• Objective: Restate, exactly and only, the lines from the first through the line containing "REAR_PITCH_RADIUS = sprocket_pitch_radius(dim.sprocket_teeth)".

>>>

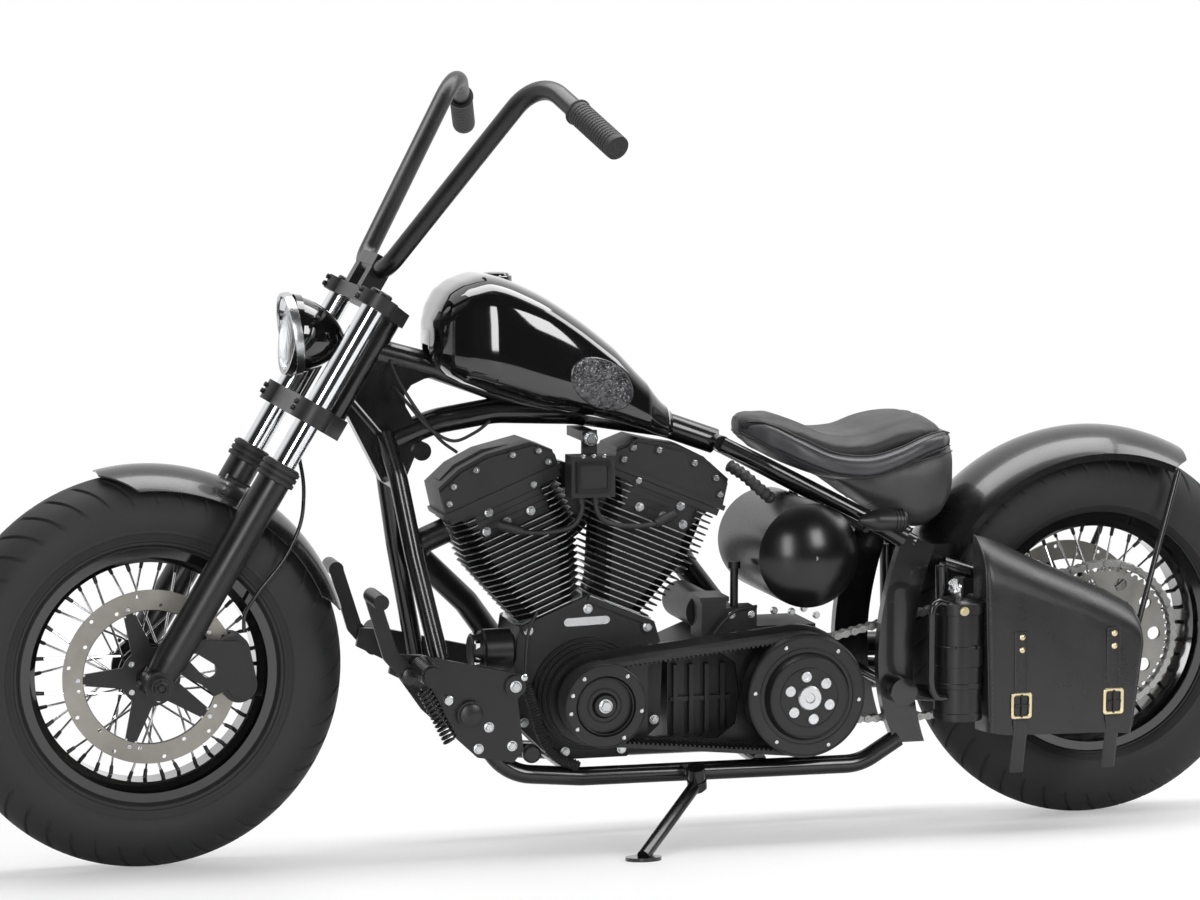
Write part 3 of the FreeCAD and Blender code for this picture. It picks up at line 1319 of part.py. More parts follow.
clutch = lathe("clutch_turned", [
    (PLATE_FACE, 0), (PLATE_FACE, 34), (dim.belt_y - 2, 34), (dim.belt_y - 2, dim.clutch_radius),
    (BELT_FACE + 1, dim.clutch_radius), (BELT_FACE + 1, dim.clutch_cover_radius),
    (BELT_FACE + 9, dim.clutch_cover_radius - 3), (BELT_FACE + 9, dim.clutch_hub_radius + 6),
    (BELT_FACE + 22, dim.clutch_hub_radius), (BELT_FACE + 22, 0)])
place(clutch, (dim.clutch_x, 0, dim.clutch_z))
subpart("clutch", BIKE, clutch)

# Chain: one link after another round the two sprockets, wide and narrow by turns.
AXLE = (AXLE_X, AXLE_Z)
FRONT_PITCH_RADIUS = sprocket_pitch_radius(dim.front_sprocket_teeth)
REAR_PITCH_RADIUS = sprocket_pitch_radius(dim.sprocket_teeth)


def drive_chain():
    """The chain's links, laid along its pitch line."""
    path = loop(CLUTCH, FRONT_PITCH_RADIUS, AXLE, REAR_PITCH_RADIUS)
    count = 2 * round(path.Length / dim.chain_pitch / 2)
    pins = path.discretize(Number=count + 1)
    links = []
    for index in range(count):
        start, end = pins[index], pins[index + 1]
        run = end - start
        width = dim.chain_width if index % 2 else dim.chain_width - 6
        link = Part.makeBox(run.Length - 0.7, width, dim.chain_height)
        link.translate(Vector(0.35, -width / 2, -dim.chain_height / 2))
        link.Placement = Placement(start + Y * dim.chain_y, Rotation(X, run)) * link.Placement
        links.append(link)
    return Part.makeCompound(links)


subpart("drive_chain", BIKE, shaped("chain_links", drive_chain()))


# ---------------------------------------------------------------- tanks, seat, luggage, fittings

dome_curve = (dim.oil_tank_radius * dim.oil_tank_radius / dim.oil_tank_dome + dim.oil_tank_dome) / 2
oil_tank = lathe("oil_tank_shell", [
    (-dim.oil_tank_right, 0, -dome_curve), (dim.oil_tank_dome - dim.oil_tank_right, dim.oil_tank_radius),
    (dim.oil_tank_left - dim.oil_tank_dome, dim.oil_tank_radius, -dome_curve), (dim.oil_tank_left, 0)])
place(oil_tank, (dim.oil_tank_x, 0, dim.oil_tank_z))
LUG_UP = Vector(-0.468, 0, 0.884)
lug_foot = Vector(dim.oil_tank_x, 0, dim.oil_tank_z) + LUG_UP * 72.5
tank_lugs = [shaped("oil_tank_lug", Part.makeCylinder(9, 20, lug_foot + Y * side * 88, LUG_UP))
             for side in (1, -1)]
subpart("oil_tank", BIKE, fuse("oil_tank_whole", oil_tank, *tank_lugs))

TANK_SECTIONS = [
    (364, 66, 842, 918, 34), (346, 98, 822, 950, 42), (314, 122, 806, 976, 48), (262, 138, 788, 990, 52),
    (190, 140, 766, 968, 50), (120, 134, 750, 932, 46), (50, 116, 735, 872, 40),
    (-10, 90, 718, 806, 30), (-62, 56, 700, 742, 16)]


def fuel_tank():
    """A teardrop shell lofted along the machine, with a tunnel for the frame's top tubes."""
    wires = [rounded_rectangle(*section) for section in TANK_SECTIONS]
    shell = Part.makeLoft(wires, True, False)
    profile = [(440, 600), (440, 880), (350, 868), (130, 790), (-120, 752), (-120, 600)]
    ring = [Vector(x, -TUNNEL_HALF, z) for x, z in profile]
    tunnel = Part.Face(Part.makePolygon(ring + ring[:1])).extrude(Y * 2 * TUNNEL_HALF)
    filler = Part.makeCylinder(30, 44, Vector(226, -52, 950), Z)
    return shell.cut(tunnel).fuse(filler)


subpart("fuel_tank", BIKE, shaped("fuel_tank_shell", fuel_tank()))

SEAT_SECTIONS = [
    (-190, 38, 702, 733, 12), (-222, 76, 682, 741, 18), (-275, 116, 655, 722, 24),
    (-350, 140, 634, 702, 26), (-430, 148, 624, 716, 30), (-500, 142, 628, 724, 34),
    (-556, 108, 636, 690, 22)]
seat = Part.makeLoft([rounded_rectangle(*section) for section in SEAT_SECTIONS], True, False)
subpart("seat", BIKE, shaped("seat_pad", seat))
SKIRT_SECTIONS = [(-400, 112, 588, 650, 20), (-455, 124, 552, 655, 30), (-510, 122, 540, 655, 34),
                  (-556, 100, 560, 655, 36)]
skirt = Part.makeLoft([rounded_rectangle(*section) for section in SKIRT_SECTIONS], True, False)
low_seat = seat.translated(-Z * dim.fit * 2)
for blocker in [seat, low_seat] + both_sides(rear_side):
    skirt = skirt.cut(blocker)
subpart("seat_skirt", BIKE, shaped("skirt_shell", skirt))

BAG_INNER = dim.swingarm_half_spacing + dim.swingarm_radius + dim.fit
bag = plate("saddlebag_box", [(-572, 528), (-862, 366), (-852, 182), (-584, 192)],
            BAG_INNER, BAG_INNER + dim.bag_depth)
doc.recompute()
bag_pad = bag.Tip
bag_round = bag.newObject("PartDesign::Fillet", "saddlebag_rounding")
bag_round.Base = (bag_pad, ["Edge%d" % number for number in range(1, len(bag_pad.Shape.Edges) + 1)])
bind(bag_round, Radius=dim.bag_round)
subpart("saddlebag", BIKE, bag)
canister_y = BAG_INNER + dim.canister_radius
canister = cylinder("canister_body", dim.canister_radius, dim.canister_high - dim.canister_low,
                    (dim.canister_x, canister_y, dim.canister_low))
neck = cylinder("canister_neck", 11, 42, (dim.canister_x, canister_y, dim.canister_high))
subpart("canister", BIKE, fuse("canister_whole", canister, neck))


def exhaust():
    """Two pipes down the right side, from the heads' ports to open ends."""
    y = float(dim.exhaust_y)
    lean = float(dim.cylinder_angle)
    reach = dim.fin_high_half + dim.fit
    port = ENGINE + along_cylinder(reach, PORT_LEVEL, lean) - Y * 36
    elbow = ENGINE + along_cylinder(reach + 70, PORT_LEVEL, lean) - Y * 36
    side_port = ENGINE + along_cylinder(60, PORT_LEVEL, -lean) - Y * (dim.fin_half_depth + dim.fit)
    bore = dim.exhaust_radius - dim.exhaust_wall
    front = tube([port, elbow, (268, -104, 410), (196, -160, 318), (60, y, 258), (-80, y, 238),
                  (-640, y, 225)], dim.exhaust_radius, 60, bore)
    rear = tube([side_port, side_port - Y * 62, (-150, y + 8, 450), (-236, y, 340), (-350, y, 290),
                 (-640, y, 285)], dim.exhaust_radius, 60, bore)
    return [front, rear]


subpart("exhaust_pipes", BIKE, *[shaped("exhaust_pipe", pipe) for pipe in exhaust()])
air_cleaner = lathe("air_cleaner_cover", [
    (-196, 0), (-196, 66), (-190, 74), (-150, 74), (-150, 30), (-76, 30), (-76, 0)])
place(air_cleaner, (dim.engine_x + 4, 0, 572))
manifold = crosswise("manifold", 20, -90, -20, dim.engine_x, 586)
subpart("air_cleaner", BIKE, fuse("air_cleaner_whole", air_cleaner, manifold))
oil_filter = lathe("oil_filter_can", [
    (0, 0), (0, 26), (4, 30), (7, 36), (52, 36), (56, 33), (58, 33), (58, 31), (74, 29), (76, 25),
    (76, 0)])
place(oil_filter, (dim.engine_x + 128.3, 62, 352), Rotation(Z, -90))
subpart("oil_filter", BIKE, oil_filter)
COIL_INNER = 92
coil = box("coil_body", (76, 44, 70), (dim.engine_x - 32, COIL_INNER, 616))
coil_frame = box("coil_cover", (60, 5, 54), (dim.engine_x - 24, COIL_INNER + 43, 624))
coil_bolt = crosswise("coil_bolt", 13, COIL_INNER - 6, COIL_INNER + 10, dim.engine_x + 2, 712)
hanger_top = box("coil_hanger_top", (26, COIL_INNER + 12, 16), (dim.engine_x - 12, -12, 707))
hanger_leg = box("coil_hanger_leg", (26, 8, 60), (dim.engine_x - 12, COIL_INNER - 8, 665))
subpart("coil_box", BIKE, fuse("coil_box_whole", coil, coil_frame, coil_bolt, hanger_top, hanger_leg))

CONTROL_INNER = dim.rail_half_spacing + dim.rail_radius + dim.fit
CONTROL_OUTER = CONTROL_INNER + 10
DRUM_X, DRUM_Z = 318, 258
PEG_X, PEG_Z = 404, 344
LEVER_PIVOT, LEVER_ELBOW, LEVER_TOE = (424, 330), (456, 366), (487, 468)
CONTROL_OUTLINE = [(450, 366), (456, 334), (402, 306), (372, 262), (340, 216), (306, 184), (244, 172),
                   (226, 192), (236, 280), (222, 298), (226, 320), (248, 326), (300, 338), (400, 362)]


def foot_lever(toe_from, toe_to):
    """A foot lever that pivots at the front of the control plate, with a peg for the toe."""
    standoff, thickness = 5, 9
    y = float(CONTROL_OUTER) + standoff
    upper = Part.Face(loop(LEVER_TOE, 12, LEVER_ELBOW, 13)).extrude(Y * thickness)
    lower = Part.Face(loop(LEVER_ELBOW, 13, LEVER_PIVOT, 14)).extrude(Y * thickness)
    pivot = Part.makeCylinder(14, thickness + standoff - dim.fit,
                              Vector(LEVER_PIVOT[0], y - standoff + dim.fit, LEVER_PIVOT[1]), Y)
    toe = Part.makeCylinder(13, toe_to - toe_from, Vector(LEVER_TOE[0], toe_from, LEVER_TOE[1]), Y)
    for piece in (upper, lower):
        piece.translate(Y * y)
    return upper.fuse([lower, pivot, toe])


def peg(name, side, low, high):
    """A foot peg: a rubber sleeve with rings, between two collars, on a steel pin."""
    ends = sorted((side * low, side * high))
    core = crosswise(name + "_core", 15, ends[0], ends[1], PEG_X, PEG_Z)
    rings = []
    for index in range(9):
        start = low + 14 + index * 10
        ends = sorted((side * start, side * (start + 6)))
        rings.append(crosswise(name + "_ring", 19, ends[0], ends[1], PEG_X, PEG_Z))
    return [core] + rings


left_plate = plate("left_control_plate", CONTROL_OUTLINE, CONTROL_INNER, CONTROL_OUTER)
left_boss = crosswise("left_control_boss", 18, CONTROL_OUTER - 1, CONTROL_OUTER + 7, 241, 303)
left_drum = crosswise("left_control_drum", 24, CONTROL_OUTER - 1, CONTROL_OUTER + 9, DRUM_X, DRUM_Z)
left_peg = peg("left_peg", 1, CONTROL_OUTER - 1, CONTROL_OUTER + 105)
lever = foot_lever(150, 236)
subpart("left_controls", BIKE, fuse("left_control_whole", left_plate, left_boss, left_drum, *left_peg),
        shaped("shift_lever", lever))
right_plate = plate("right_control_plate", CONTROL_OUTLINE, -CONTROL_OUTER, -CONTROL_INNER)
right_cylinder = crosswise("right_control_cylinder", 24, -(CONTROL_OUTER + 30), -(CONTROL_OUTER - 1),
                           DRUM_X, DRUM_Z)
right_peg = peg("right_peg", -1, CONTROL_OUTER - 1, CONTROL_OUTER + 105)
subpart("right_controls", BIKE, fuse("right_control_whole", right_plate, right_cylinder, *right_peg),
        shaped("brake_pedal", foot_lever(150, 216).mirror(HERE, Y)))


# ---------------------------------------------------------------- side stand

def side_stand():
    """The stand: an eye round its pin, a leg and a flat foot."""
    half = dim.stand_eye_height / 2
    eye = Part.makeCylinder(dim.stand_eye_radius, dim.stand_eye_height,
                            STAND_PIVOT - STAND_AXIS * half, STAND_AXIS)
    run = (STAND_FOOT - STAND_PIVOT).normalize()
    start = STAND_PIVOT + run * (dim.stand_eye_radius - 2)
    leg = tube([start, STAND_FOOT], dim.stand_leg_radius)
    footprint = BIKE.multVec(STAND_FOOT)
    foot = Part.makeCylinder(30, dim.stand_foot_thickness, Vector(footprint.x, footprint.y, 0), Z)
    below = Part.makeBox(200, 200, 60, Vector(footprint.x - 100, footprint.y - 100, -60))
    for piece in (foot, below):
        piece.Placement = BIKE.inverse() * piece.Placement
    hole = Part.makeCylinder(dim.stand_pin_radius + dim.running, 60,
                             STAND_PIVOT - STAND_AXIS * 30, STAND_AXIS)
    return eye.fuse([leg, foot]).cut(hole).cut(below)


subpart("side_stand", BIKE, shaped("stand_whole", side_stand()))

# ---------------------------------------------------------------- write

doc.recompute()
for thing in doc.Objects:
    if "Invalid" in thing.State or "Error" in thing.State:
        raise RuntimeError("%s did not build" % thing.Label)
for node, thing in nodes.items():
    if thing.Shape.isNull() or not thing.Shape.isValid():
        raise RuntimeError("%s has no valid shape" % node)
os.makedirs("parts", exist_ok=True)
for node, thing in nodes.items():
    thing.Shape.exportStep("parts/%s.step" % node)
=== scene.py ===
import json
from math import asin, atan2, copysign, cos, pi, radians, sin, sqrt, tau

import bmesh
import bpy
from mathutils import Matrix, Vector, noise
from mathutils.bvhtree import BVHTree


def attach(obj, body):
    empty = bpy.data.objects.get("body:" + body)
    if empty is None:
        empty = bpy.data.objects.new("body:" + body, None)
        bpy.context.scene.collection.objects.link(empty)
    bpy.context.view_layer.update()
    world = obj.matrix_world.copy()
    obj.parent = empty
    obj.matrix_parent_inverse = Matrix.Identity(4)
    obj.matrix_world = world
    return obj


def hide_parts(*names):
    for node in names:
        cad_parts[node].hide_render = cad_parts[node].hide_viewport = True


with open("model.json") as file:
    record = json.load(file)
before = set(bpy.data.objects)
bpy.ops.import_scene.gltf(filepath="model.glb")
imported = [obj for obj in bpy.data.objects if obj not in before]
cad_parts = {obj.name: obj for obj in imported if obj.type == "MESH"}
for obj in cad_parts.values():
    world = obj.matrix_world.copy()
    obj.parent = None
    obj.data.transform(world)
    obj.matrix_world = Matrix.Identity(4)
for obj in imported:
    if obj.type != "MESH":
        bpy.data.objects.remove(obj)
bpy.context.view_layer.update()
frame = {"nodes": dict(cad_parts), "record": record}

# Looks for a V-twin chopper. Sizes are in millimetres in the machine's own frames, which come
# from the record's joints; every mesh is then written in metres where the machine stands.

NODES = frame["nodes"]
JOINTS = {joint["name"]: joint for joint in frame["record"]["behaviour"]["joints"]}
WHEELBASE = 1688
TYRE_RADIUS = 334
RAKE = radians(31)


# ---------------------------------------------------------------- frames

def with_columns(*axes):
    """A turn that takes X, Y and Z to these directions."""
    return Matrix([[axis[row] for axis in axes] for row in range(3)]).to_4x4()


def frame_matrix(origin, ahead, across, up):
    """Millimetres in one of the machine's frames, to metres in the scene."""
    return Matrix.Translation(origin) @ with_columns(ahead * 0.001, across * 0.001, up * 0.001)


def joint_place(name):
    return Vector(JOINTS[name]["pos_m"]), Vector(JOINTS[name]["axis"]).normalized()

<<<

• Result of this task:
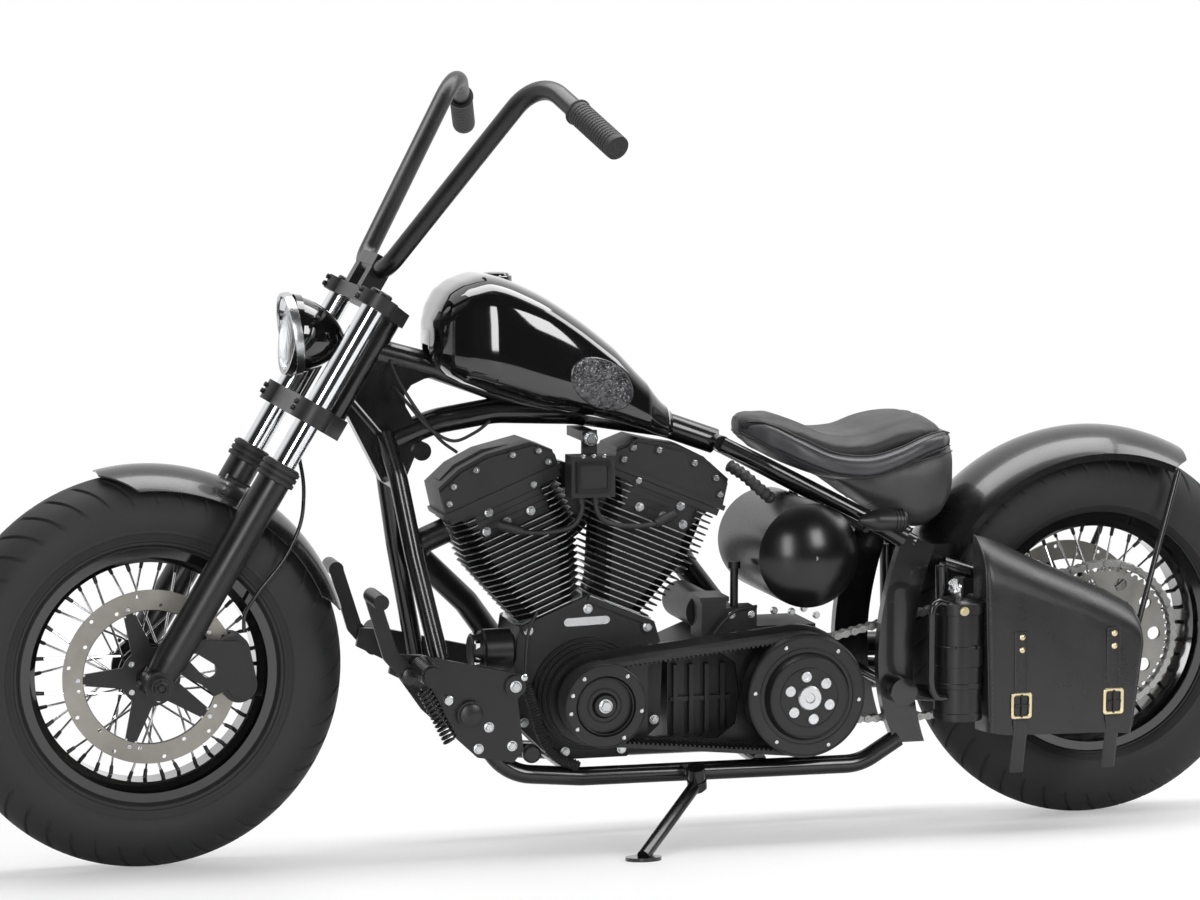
Write part 3 of the FreeCAD and Blender code for this picture. It picks up at line 1319 of part.py. More parts follow.
clutch = lathe("clutch_turned", [
    (PLATE_FACE, 0), (PLATE_FACE, 34), (dim.belt_y - 2, 34), (dim.belt_y - 2, dim.clutch_radius),
    (BELT_FACE + 1, dim.clutch_radius), (BELT_FACE + 1, dim.clutch_cover_radius),
    (BELT_FACE + 9, dim.clutch_cover_radius - 3), (BELT_FACE + 9, dim.clutch_hub_radius + 6),
    (BELT_FACE + 22, dim.clutch_hub_radius), (BELT_FACE + 22, 0)])
place(clutch, (dim.clutch_x, 0, dim.clutch_z))
subpart("clutch", BIKE, clutch)

# Chain: one link after another round the two sprockets, wide and narrow by turns.
AXLE = (AXLE_X, AXLE_Z)
FRONT_PITCH_RADIUS = sprocket_pitch_radius(dim.front_sprocket_teeth)
REAR_PITCH_RADIUS = sprocket_pitch_radius(dim.sprocket_teeth)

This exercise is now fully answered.